Freedom of Speech North Korea Style
No Cell Phones.
No talking on Street Corners.
Especially no criticizing the government.
Last week Kim Jong Il, strongman Big Boss of North Korea revealed to the world another remarkable personal talent that was heretofore unknown. He is an “Internet expert.”
This little tid-bit came to light during last week summit talks with South Korean President Roh Moo-hyun, when Rho asked Kim to allow Internet service for South Korean industries operated in the North (I guess this is something like the USA out-sourcing industrial production to Mexico, or wherever).
While acknowledging that South Korean businesses in the North industrial zone could probably have Internet service, Kim declared that such service could occur nowhere else in the North because of the “many problems”.
Kim did not elaborate on what those “many problems” might have been.
Maybe it is the cost involved in wiring the North for Internet service. How many atomic bombs, missiles, tanks, missile frigates, fighter jets, etc. would have to be sacrificed to allow the people of North Korea to sit in a cyber-café in Pyongyang and surf the net?
Noooo... it is probably not a cost issue.
It has more to do with freedom of speech. There is none of that in North Korea!!! And if Kim has anything to say about it, that is the way it is going to remain!
The Internet is a powerful tool of accessing information and interpersonal communication of ideas.

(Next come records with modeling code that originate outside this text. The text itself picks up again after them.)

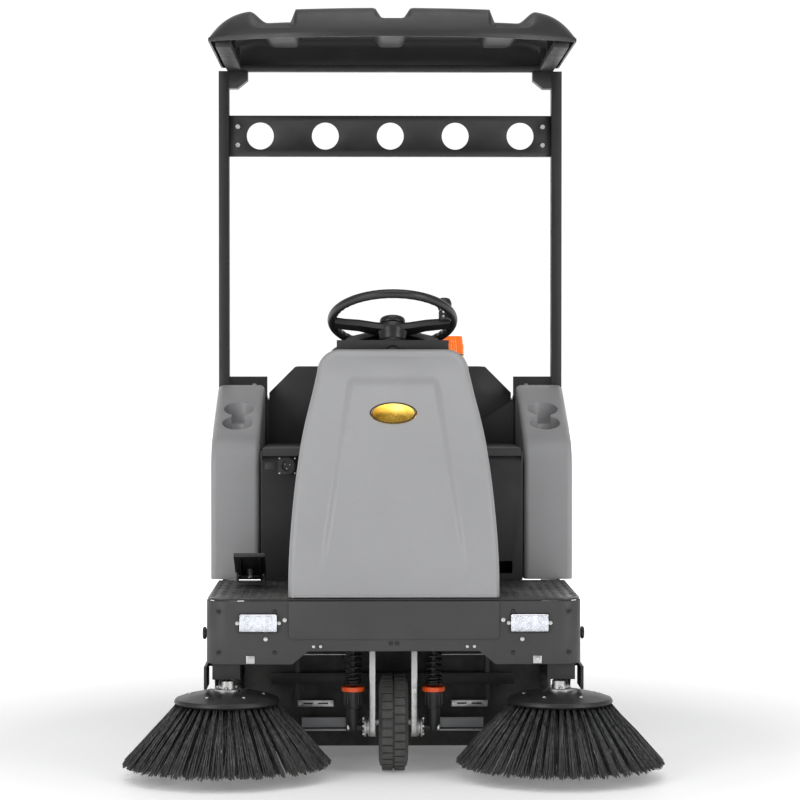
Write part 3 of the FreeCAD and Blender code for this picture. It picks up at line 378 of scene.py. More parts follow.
def bevel(piece, width, segments=2, degrees=30.0):
    """Round every edge sharper than the angle."""
    modifier = piece.modifiers.new("bevel", "BEVEL")
    modifier.width = width
    modifier.segments = segments
    modifier.limit_method = "ANGLE"
    modifier.angle_limit = math.radians(degrees)
    settle(piece)
    return sharpen(piece)


def place(piece, node_or_body, slot=None, replaces=()):
    """Ride on a body and hide the CAD nodes that the piece stands for. The slot argument is not used.
    """
    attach(piece, BODY_OF.get(node_or_body, node_or_body))
    if replaces:
        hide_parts(*replaces)
    return piece


def softened(node, width, segments=2):
    """The CAD node's own shape with its sheet-metal or moulded edges rounded over."""
    mesh = NODES[node].data.copy()
    piece = bpy.data.objects.new(node + "_finished", mesh)
    bpy.context.scene.collection.objects.link(piece)
    form = bmesh.new()
    form.from_mesh(mesh)
    bmesh.ops.remove_doubles(form, verts=form.verts, dist=1e-6)
    flat = math.radians(1.0)
    bmesh.ops.dissolve_limit(form, angle_limit=flat, verts=form.verts, edges=form.edges)
    form.to_mesh(mesh)
    form.free()
    bevel(piece, width, segments)
    return place(piece, node, SLOT_OF[node], (node,))


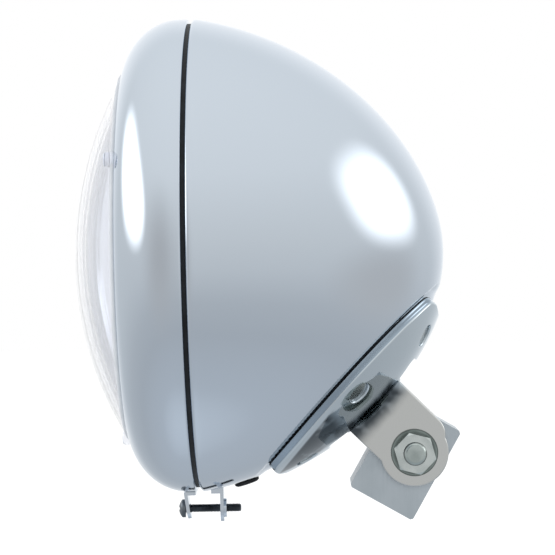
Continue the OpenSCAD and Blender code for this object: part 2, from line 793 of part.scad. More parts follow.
// Hexagon with its corners turned off at both ends or one
module turned_hex(h, both) {
    r = hex_af / 2;
    chamfer = 0.9;
    intersection() {
        hex(hex_af, h);
        rotate_extrude() polygon([[0, 0], [both ? r + 0.2 : r + 3, 0], [r + 3, both ? 1.6 : 0],
            [r + 3, h - 1.6], [r + 0.2, h], [0, h]]);
    }
}

module pivot_bolt() {
    length = nut_at + nut_h + bolt_proud;
    color("#A9AEB0") placed() pivot_frame() {
        translate([0, 0, -nut_at]) cylinder(r = bolt_r, h = nut_at + length - 0.8);
        translate([0, 0, length - 0.8]) cylinder(r1 = bolt_r, r2 = bolt_r - 0.8, h = 0.8);
        translate([0, 0, -nut_at]) mirror([0, 0, 1]) turned_hex(head_h, false);
    }
}

module pivot_washers() {
    color("#B4B8BA") placed() pivot_frame() for (s = [0, 1]) mirror([0, 0, s])
        translate([0, 0, arm_out]) difference() {
            cylinder(d = washer_d, h = washer_t);
            translate([0, 0, -1]) cylinder(r = bolt_r + hole_clear, h = washer_t + 2);
        }
}

module pivot_nut() {
    color("#A9AEB0") placed() pivot_frame() translate([0, 0, nut_at]) difference() {
        turned_hex(nut_h, true);
        translate([0, 0, -1]) cylinder(r = bolt_r + 0.02, h = nut_h + 2);
    }
}

module mount_block() {
    low = -block_pivot_up;
    rear = block_pivot_in;
    c = block_chamfer;
    color(aluminium) placed() block_frame() difference() {
        // Bar of the block along y with chamfered long edges
        translate([0, block_t / 2, 0]) rotate([90, 0, 0]) linear_extrude(block_t) polygon([
            [rear - c, low], [rear, low + c], [rear, low + block_l - c],
            [rear - c, low + block_l], [rear - block_w + c, low + block_l],
            [rear - block_w, low + block_l - c], [rear - block_w, low + c],
            [rear - block_w + c, low]]);
        translate([0, -big / 2, 0]) rotate([-90, 0, 0])
            cylinder(r = bolt_r + pivot_clear, h = big);
        translate([block_mid, 0, low - 1]) cylinder(d = stud_hole_d, h = stud_hole_depth + 1);
    }
}

bucket();
bezel();
lens();
reflector();
bulb_glass();
bulb_base();
bulb_connector();
bulb_clip();
bulb_boot();
lens_gasket();
beam_clips();
seam_seal();
bezel_tab();
bucket_tab();
clamp_screw();
mount_bracket();
bracket_gasket();
backing_plate();
bracket_screws();
wire_grommet();
pivot_bolt();
pivot_washers();
pivot_nut();
mount_block();
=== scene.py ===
import bpy
import numpy as np
from mathutils import Matrix
from mathutils.geometry import delaunay_2d_cdt


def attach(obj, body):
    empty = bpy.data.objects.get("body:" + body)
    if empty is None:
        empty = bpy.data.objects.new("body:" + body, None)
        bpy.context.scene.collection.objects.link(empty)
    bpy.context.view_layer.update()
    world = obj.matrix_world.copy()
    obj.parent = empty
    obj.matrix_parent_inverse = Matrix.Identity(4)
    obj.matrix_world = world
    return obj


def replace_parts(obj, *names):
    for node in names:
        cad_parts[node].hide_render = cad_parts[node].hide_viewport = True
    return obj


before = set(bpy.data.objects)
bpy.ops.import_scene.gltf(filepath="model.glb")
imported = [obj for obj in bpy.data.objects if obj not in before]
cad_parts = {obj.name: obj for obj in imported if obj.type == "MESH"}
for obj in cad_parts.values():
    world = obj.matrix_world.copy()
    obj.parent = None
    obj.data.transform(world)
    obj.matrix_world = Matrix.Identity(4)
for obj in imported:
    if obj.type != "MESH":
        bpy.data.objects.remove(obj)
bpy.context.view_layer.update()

scene = bpy.context.scene
studMouth = np.array([62.98167, 0.0, -86.90597])  # the part's origin seen from the middle of the seam, in mm
pivotAt = (11.769, 17.685)  # x and z of the tilt axis, in mm


# meshes

def makePiece(name, points, faceSets, body="lamp", slot=None, inLampFrame=True, crease=None):
    # points in mm; faceSets is a list of (faces, corner normals or None), one row of a table to a face;
    # edges that turn by more than the crease angle are shaded sharp
    place = (points - studMouth if inLampFrame else points) / 1000
    mesh = bpy.data.meshes.new(name)
    loops = np.concatenate([faces.ravel() for faces, _ in faceSets])
    counts = np.concatenate([np.full(len(faces), faces.shape[1]) for faces, _ in faceSets])
    starts = np.concatenate([[0], np.cumsum(counts)[:-1]])
    mesh.vertices.add(len(place))
    mesh.vertices.foreach_set("co", place.ravel().astype(np.float32))
    mesh.loops.add(len(loops))
    mesh.loops.foreach_set("vertex_index", loops.astype(np.int32))
    mesh.polygons.add(len(counts))
    mesh.polygons.foreach_set("loop_start", starts.astype(np.int32))
    mesh.update(calc_edges=True)
    mesh.validate()
    mesh.shade_smooth()
    if crease:
        mesh.set_sharp_from_angle(angle=np.radians(crease))
    if all(normals is not None for _, normals in faceSets) and len(mesh.loops) == len(loops):
        corners = np.concatenate([normals.reshape(-1, 3) for _, normals in faceSets])
        corners /= np.linalg.norm(corners, axis=1, keepdims=True)
        mesh.normals_split_custom_set([tuple(c) for c in corners])
    piece = bpy.data.objects.new(name, mesh)
    scene.collection.objects.link(piece)
    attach(piece, body)
    return piece


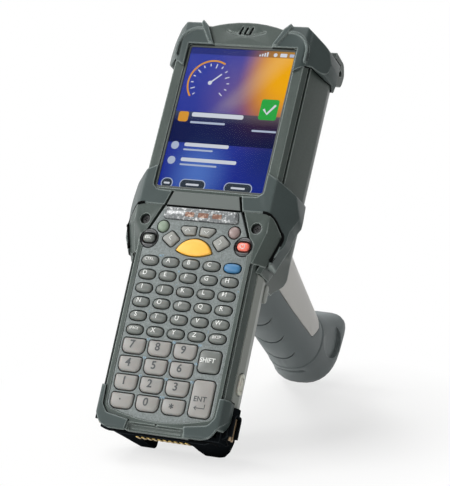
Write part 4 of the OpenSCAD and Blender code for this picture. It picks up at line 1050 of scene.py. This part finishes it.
# ---- the seams, where dark cords paint shade ----
# Node, the node it meets, width of the seam and widest gap between them, in millimetres
SEAMS = [
    ("nose_cap", "display_bezel", 0.7, 0.06), ("head_housing", "display_bezel", 0.7, 0.06),
    ("keypad_bezel", "lower_housing", 0.8, 0.06), ("keypad_bezel", "display_bezel", 1.0, 0.45),
    ("connector_base", "lower_housing", 0.7, 0.06), ("name_bar", "display_bezel", 0.7, 0.06),
    ("handle_shell", "handle_grip", 0.8, 0.06), ("handle_foot", "handle_grip", 0.9, 0.06),
]
for side in ("left", "right"):
    SEAMS += [
        ("shoulder_bumper_" + side, "keypad_bezel", 1.5, 0.8),
        ("shoulder_bumper_" + side, "display_bezel", 0.7, 0.06),
        ("shoulder_bumper_" + side, "head_housing", 0.9, 0.06),
        ("shoulder_bumper_" + side, "lower_housing", 0.9, 0.3),
    ]
    for bumper, gap, others in (
            ("top_bumper_", 0.5, ("display_bezel", "head_housing", "nose_cap")),
            ("bottom_bumper_", 0.06, ("keypad_bezel", "lower_housing", "connector_base"))):
        SEAMS += [(bumper + side, other, 0.9, gap) for other in others]


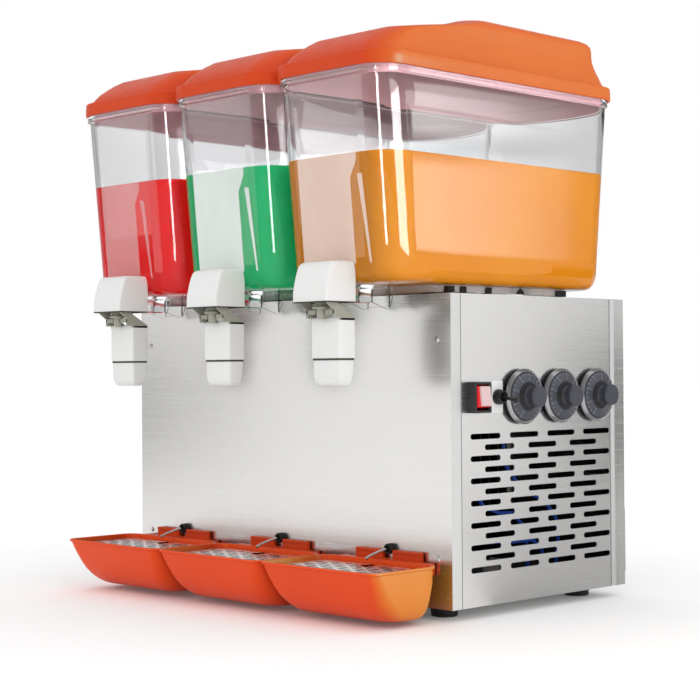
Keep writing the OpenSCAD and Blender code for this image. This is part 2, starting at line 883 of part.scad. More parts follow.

Is it any wonder that in Kim’s eyes, Internet service is not a good thing to be entrusted to the people of North Korea.
With world wide and instant access to information, the Internet presents an undeniable risk that dangerous thoughts might form in the minds of the people. Some of those people might get ideas… might even question their government.
And... gasp... eventually those people might actually criticize their government!!!
Considering the government we are talking about, this is not such a good thing for the Big Boss in Pyongyang. Corrupt governments need a compliant and ignorant population where nobody ever asks questions or criticizes the government.
Here in America, we have a Constitution that includes a Bill of Rights. The First Amendment of the Bill of Rights involves freedom of religion, speech, press, the right to assemble, and to petition the government for a redress of grievances.
Such simple thoughts and yet so profound…
Here in America the government is answerable to the people. In North Korea, the people are viewed by the Big Boss as little more than slave labor and cannon fodder.
But before we get too smug about the greatness of America, be cautioned: Just because we have a Constitution, a Bill of Rights, and a First Amendment protecting free speech and association and redress with our government, don’t think for a second that those fundamental protections are automatically safe, always and forever.
Unfortunately here in America, we sometimes take our freedoms for granted. And too, our politicians are too often tempted to grab more power than they are entitled to. An apathetic citizenry combined with the almost unavoidable lust for power, create a creeping threat to our freedoms. Pick up the news any day and see examples of government functionaries over reaching their powers.
As as amazing as Internet technology is in America, it is not nearly as amazing as what our founding fathers envisioned over 200 years ago in the Bill of Rights.
So, thanks Kim for reminding us of how good we have it here America and why a corrupt government needs to maintain ignorance, compliance and total obedience among its people.
Let us hope that we never forget how important citizen vigilance is and why those rights of free speech, assembly and petition are so fragile and why we the people must always guard over them jealously.